Reducing Block Copolymer Interfacial Widths through Polymer Additives
Daniel F. Sunday, Regis J. Kline
There is a need to design new materials to achieve smaller pitches and reduced interfacial widths for use in the nanopatterning of block copolymers (BCPs). One option is the use of blends, where the addition of a homopolymer which selectively associates to one of the blocks results in the increase in the effective Flory-Huggins interaction parameter (χ) between the two phases. In order to explore the effect of this approach on the interfacial width between BCP components, poly(vinyl phenol) (PVPH) was added to polystyrene-b-poly(methyl methacrylate) (PS-b-PMMA).

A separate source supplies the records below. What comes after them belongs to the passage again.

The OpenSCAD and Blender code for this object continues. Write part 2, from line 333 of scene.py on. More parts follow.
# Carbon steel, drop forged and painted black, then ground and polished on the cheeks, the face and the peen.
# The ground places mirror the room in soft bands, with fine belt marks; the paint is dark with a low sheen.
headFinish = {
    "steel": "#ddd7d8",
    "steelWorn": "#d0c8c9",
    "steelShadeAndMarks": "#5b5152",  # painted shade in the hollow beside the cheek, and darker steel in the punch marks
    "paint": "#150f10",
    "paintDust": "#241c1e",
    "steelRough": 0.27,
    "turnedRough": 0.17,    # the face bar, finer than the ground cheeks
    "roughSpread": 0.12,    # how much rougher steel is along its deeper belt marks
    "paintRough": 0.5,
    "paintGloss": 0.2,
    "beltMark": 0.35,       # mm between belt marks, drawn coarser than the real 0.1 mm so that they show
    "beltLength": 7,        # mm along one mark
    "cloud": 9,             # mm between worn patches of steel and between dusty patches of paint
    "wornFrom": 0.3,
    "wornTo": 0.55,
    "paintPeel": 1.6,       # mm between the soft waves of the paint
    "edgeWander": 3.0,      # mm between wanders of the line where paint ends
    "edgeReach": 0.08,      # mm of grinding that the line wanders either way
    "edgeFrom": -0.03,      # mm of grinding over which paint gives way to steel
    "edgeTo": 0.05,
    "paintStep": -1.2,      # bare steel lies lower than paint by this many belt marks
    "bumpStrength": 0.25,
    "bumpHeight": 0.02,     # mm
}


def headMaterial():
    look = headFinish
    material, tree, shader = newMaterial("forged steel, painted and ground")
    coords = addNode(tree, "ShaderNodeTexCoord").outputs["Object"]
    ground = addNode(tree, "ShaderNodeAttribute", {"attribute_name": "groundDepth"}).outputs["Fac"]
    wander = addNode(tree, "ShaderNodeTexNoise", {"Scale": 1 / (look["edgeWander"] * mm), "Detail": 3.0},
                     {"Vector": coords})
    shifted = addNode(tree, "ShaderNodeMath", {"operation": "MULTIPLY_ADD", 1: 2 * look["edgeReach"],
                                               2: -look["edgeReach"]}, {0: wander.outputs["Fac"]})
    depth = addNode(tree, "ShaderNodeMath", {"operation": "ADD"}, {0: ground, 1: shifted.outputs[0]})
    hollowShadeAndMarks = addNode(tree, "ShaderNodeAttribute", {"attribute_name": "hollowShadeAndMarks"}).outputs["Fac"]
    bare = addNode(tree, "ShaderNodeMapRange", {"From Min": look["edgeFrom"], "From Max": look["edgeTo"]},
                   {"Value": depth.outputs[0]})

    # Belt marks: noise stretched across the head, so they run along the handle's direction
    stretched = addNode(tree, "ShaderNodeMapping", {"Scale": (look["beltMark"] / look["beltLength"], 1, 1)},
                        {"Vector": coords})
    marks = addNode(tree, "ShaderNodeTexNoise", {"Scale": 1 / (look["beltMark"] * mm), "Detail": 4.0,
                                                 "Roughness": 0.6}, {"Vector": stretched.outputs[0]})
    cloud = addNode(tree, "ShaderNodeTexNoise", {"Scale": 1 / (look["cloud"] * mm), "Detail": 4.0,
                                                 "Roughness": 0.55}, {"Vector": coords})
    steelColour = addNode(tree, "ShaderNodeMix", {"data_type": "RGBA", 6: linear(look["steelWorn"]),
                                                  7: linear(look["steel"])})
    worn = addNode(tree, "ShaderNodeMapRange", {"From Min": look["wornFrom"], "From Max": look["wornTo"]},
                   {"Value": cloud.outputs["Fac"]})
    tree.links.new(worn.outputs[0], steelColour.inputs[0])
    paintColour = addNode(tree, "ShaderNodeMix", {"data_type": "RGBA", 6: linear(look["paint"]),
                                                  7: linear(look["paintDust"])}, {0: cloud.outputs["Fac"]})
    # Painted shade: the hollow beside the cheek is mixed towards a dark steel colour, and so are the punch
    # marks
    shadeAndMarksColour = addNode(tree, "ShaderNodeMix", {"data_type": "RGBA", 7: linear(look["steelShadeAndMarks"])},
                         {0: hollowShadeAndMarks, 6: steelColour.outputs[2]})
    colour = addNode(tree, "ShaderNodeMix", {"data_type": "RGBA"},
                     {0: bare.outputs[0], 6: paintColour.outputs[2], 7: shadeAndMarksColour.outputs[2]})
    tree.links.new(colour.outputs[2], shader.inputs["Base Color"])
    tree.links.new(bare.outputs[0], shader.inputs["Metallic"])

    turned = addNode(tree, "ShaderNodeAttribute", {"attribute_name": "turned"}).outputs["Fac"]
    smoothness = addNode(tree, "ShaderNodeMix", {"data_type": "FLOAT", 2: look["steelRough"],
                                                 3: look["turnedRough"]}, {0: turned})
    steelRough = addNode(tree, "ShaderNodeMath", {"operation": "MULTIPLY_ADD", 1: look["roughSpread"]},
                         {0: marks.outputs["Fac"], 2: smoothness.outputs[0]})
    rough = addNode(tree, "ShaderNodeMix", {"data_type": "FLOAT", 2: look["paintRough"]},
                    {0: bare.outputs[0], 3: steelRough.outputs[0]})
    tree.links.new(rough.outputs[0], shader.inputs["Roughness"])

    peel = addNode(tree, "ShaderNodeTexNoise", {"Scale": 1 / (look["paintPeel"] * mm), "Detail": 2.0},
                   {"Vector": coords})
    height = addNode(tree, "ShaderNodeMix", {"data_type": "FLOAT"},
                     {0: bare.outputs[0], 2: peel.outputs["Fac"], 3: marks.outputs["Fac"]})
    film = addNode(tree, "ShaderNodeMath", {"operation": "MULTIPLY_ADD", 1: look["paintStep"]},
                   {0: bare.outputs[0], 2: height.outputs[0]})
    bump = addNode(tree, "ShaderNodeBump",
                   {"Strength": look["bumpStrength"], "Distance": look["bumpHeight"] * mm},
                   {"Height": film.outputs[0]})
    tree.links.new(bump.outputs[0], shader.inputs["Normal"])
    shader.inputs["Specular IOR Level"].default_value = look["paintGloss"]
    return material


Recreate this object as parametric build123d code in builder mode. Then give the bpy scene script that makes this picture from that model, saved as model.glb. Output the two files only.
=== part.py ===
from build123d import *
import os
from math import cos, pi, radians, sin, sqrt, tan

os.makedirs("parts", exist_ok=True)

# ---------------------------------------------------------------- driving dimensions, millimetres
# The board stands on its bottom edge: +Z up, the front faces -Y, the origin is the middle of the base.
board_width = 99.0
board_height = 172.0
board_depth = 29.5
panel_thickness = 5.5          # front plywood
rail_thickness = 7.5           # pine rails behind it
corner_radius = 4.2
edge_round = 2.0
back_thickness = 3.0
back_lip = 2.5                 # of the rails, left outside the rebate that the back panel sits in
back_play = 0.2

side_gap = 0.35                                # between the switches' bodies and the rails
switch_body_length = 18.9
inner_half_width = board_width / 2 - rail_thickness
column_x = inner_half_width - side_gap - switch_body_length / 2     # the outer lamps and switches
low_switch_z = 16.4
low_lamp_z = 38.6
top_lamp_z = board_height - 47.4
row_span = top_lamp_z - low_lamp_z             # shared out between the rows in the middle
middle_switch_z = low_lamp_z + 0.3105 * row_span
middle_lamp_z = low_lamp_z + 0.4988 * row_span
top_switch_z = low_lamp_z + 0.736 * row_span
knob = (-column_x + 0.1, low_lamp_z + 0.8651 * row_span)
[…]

Multilayers of this blend were characterized using resonant soft x-ray reflectivity (RSoXR), a measurement that allows the contrast between PS, PMMA, and PVPH to be selectively tuned by varying the beam energy. RSoXR measurements confirmed that PVPH is uniformly distributed throughout the PMMA block. The interfacial width of the block was reduced by 20 % upon the addition of a mass fraction of 8 % PVPH. The interfacial width of homopolymer bilayers was also investigated in order to probe the same effect at higher PVPH concentrations. A blend of 70:30 PMMA:PVPH capped by a PS layer resulted in an interfacial width of (2.75 ± 0.1) nm, corresponding to a 475 % increase in the effective interaction parameter between the two layers.